* [Set task]:
Copy each line in the data that includes the word "behind".

* [Provided data]:
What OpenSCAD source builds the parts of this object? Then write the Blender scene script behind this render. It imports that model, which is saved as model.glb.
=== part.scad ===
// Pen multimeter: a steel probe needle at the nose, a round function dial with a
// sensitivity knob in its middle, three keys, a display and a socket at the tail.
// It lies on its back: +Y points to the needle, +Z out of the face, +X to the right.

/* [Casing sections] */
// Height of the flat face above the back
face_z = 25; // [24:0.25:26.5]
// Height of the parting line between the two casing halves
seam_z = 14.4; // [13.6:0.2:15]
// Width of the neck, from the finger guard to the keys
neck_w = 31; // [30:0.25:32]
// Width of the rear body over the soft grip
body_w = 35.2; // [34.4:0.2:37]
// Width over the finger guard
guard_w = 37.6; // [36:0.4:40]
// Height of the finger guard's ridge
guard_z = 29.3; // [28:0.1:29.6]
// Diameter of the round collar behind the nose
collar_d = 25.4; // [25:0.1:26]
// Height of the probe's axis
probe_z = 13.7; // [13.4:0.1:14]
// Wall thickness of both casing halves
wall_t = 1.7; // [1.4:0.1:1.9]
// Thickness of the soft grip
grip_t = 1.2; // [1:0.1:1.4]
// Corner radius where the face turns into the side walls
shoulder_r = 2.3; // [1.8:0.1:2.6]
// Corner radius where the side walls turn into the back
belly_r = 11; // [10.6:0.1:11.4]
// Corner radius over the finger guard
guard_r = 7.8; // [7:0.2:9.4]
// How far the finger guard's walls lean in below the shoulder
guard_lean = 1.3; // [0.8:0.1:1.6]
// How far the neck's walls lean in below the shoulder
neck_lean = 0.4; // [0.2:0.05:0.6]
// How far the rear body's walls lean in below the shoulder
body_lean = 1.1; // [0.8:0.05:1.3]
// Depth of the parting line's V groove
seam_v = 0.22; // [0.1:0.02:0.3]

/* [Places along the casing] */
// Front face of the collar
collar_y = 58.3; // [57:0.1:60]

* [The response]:
What OpenSCAD source builds the parts of this object? Then write the Blender scene script behind this render. It imports that model, which is saved as model.glb.
// Diameter of the round collar behind the nose